Minokawa is a giant, dragon-like bird in Philippine legends, particularly the Bagobo tribes of Mindanao. Early people believed this creature is so big that it can swallow (or cover) the sun to explain the occurrence of eclipses. It is even described as a giant bird named Minokawa that lives beyond the sky which can devour the sun and the moon, and would try to do the same with the earth.
From what I can gather, all of the references (aside from the indigenous origins) to Minokawa trace back to the tale recorded by Laura Watson Benedict, the first anthropologist to travel to the Philippines in 1906 to study the Bagobo people. The ‘story of the eclipse’ that she documented carries enough detail on the appearance of minokawa to inspire any artist!
“The following stories were obtained from the Bagobo people, one of the groups of pagan Malays in southeastern Mindanao, Philippine Islands. Their habitat is on the eastern folds of the Cabadangan mountain-range, in the vicinity of Mount Apo, the highest peak, and on the foothills thence sloping down to the west coast of the Gulf of Davao.

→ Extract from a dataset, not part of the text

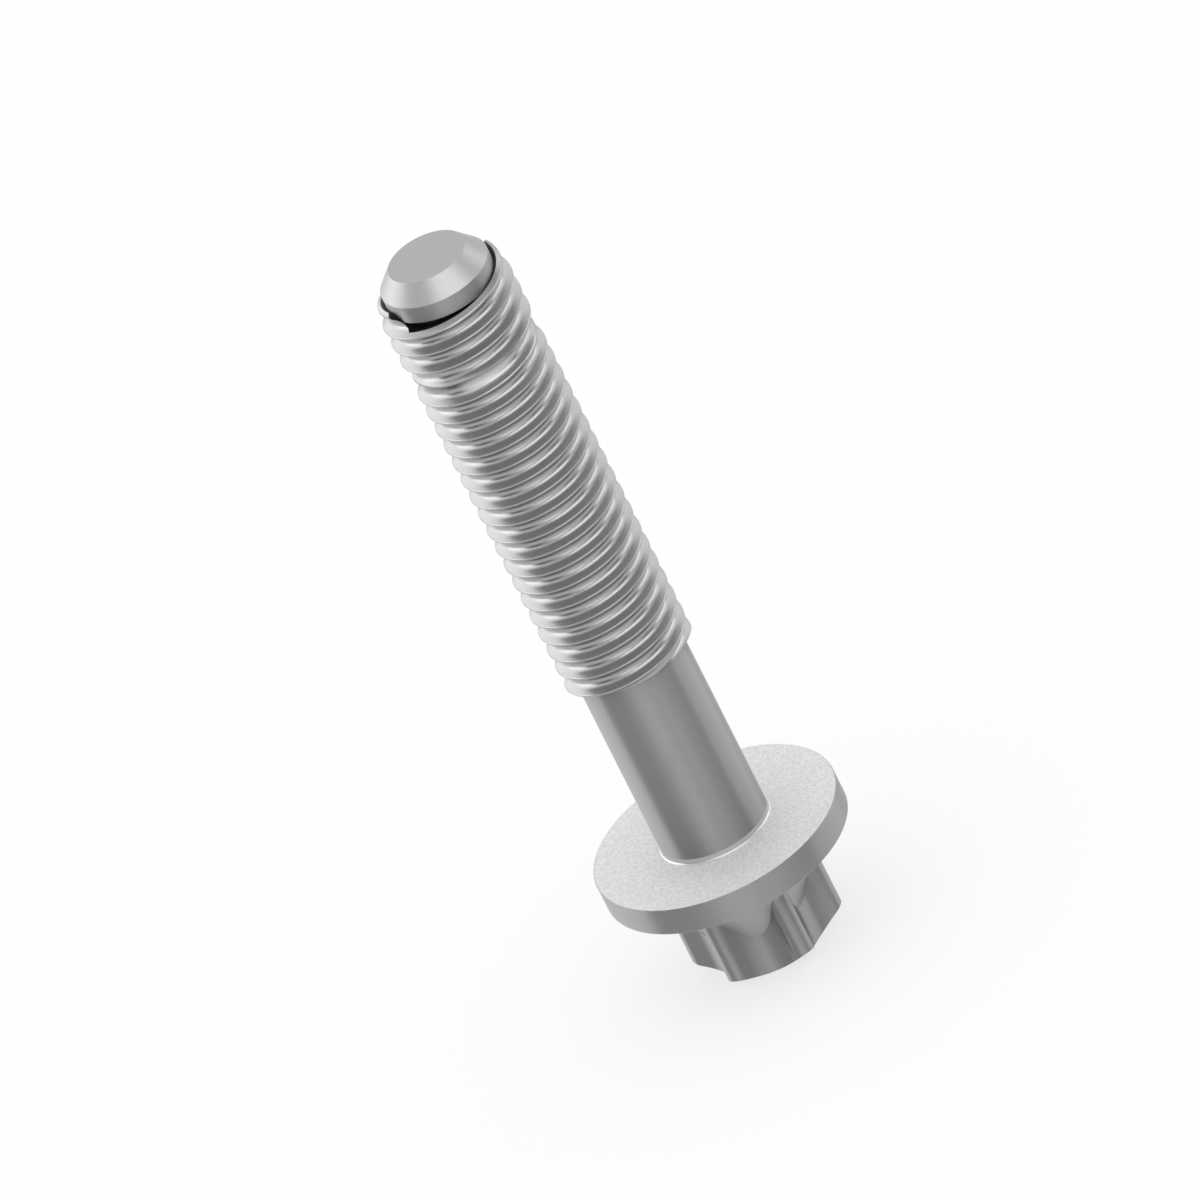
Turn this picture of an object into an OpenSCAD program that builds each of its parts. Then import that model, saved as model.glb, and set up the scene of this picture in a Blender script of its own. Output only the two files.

They practise a primitive agriculture–raising corn, rice, camotes, and several vegetables–in fields and little gardens at the edge of the forests. Their garments are of home-grown hemp; and their artistic interests centre largely around the decorative designs produced in dyeing, weaving, and embroidery.” -Laura Watson Benedict (1906)
Story of the Eclipse
Before time began, very long ago, a great bird called “minokawa” swallowed the moon. Seized with fear, all the people began to scream and make a great noise. Then the bird peeped down to see what was the matter, and he opened his mouth. But as soon as he opened his mouth, the moon sprang out and ran away.
The minokawa-bird is as large as the Island of Negros or Bohol. He has a beak of steel, and his claws too are of steel. His eyes are mirrors, and each single feather is a sharp sword. He lives outside the sky, at the eastern horizon, ready to seize the moon when she reaches there from her journey under the earth.
The moon makes eight holes in the eastern horizon to come out of, and eight holes in the western horizon to go into, because every day the big bird tries to catch her, and she is afraid. The exact moment he tries to swallow her is just when she is about to come in through one of the holes in the east to shine on us again.
If the minokawa should swallow the moon, and swallow the sun too, he would then come down to earth and gulp down men also. But when the moon is in the belly of the big bird, and the sky is dark, then all the Bagobo scream and cry, and beat agongs, [*] because they fear they will all “get dead.” Soon this racket makes the minokawa-bird look down and “open his mouth to hear the sound.
” Then the moon jumps out of the bird’s mouth and runs away.
All the old men know about the minokawa-bird in the ulit stories.
[*] Large percussion instruments made by the Chinese, imported fromSingapore into Mindanao, and widely used by the wild tribes.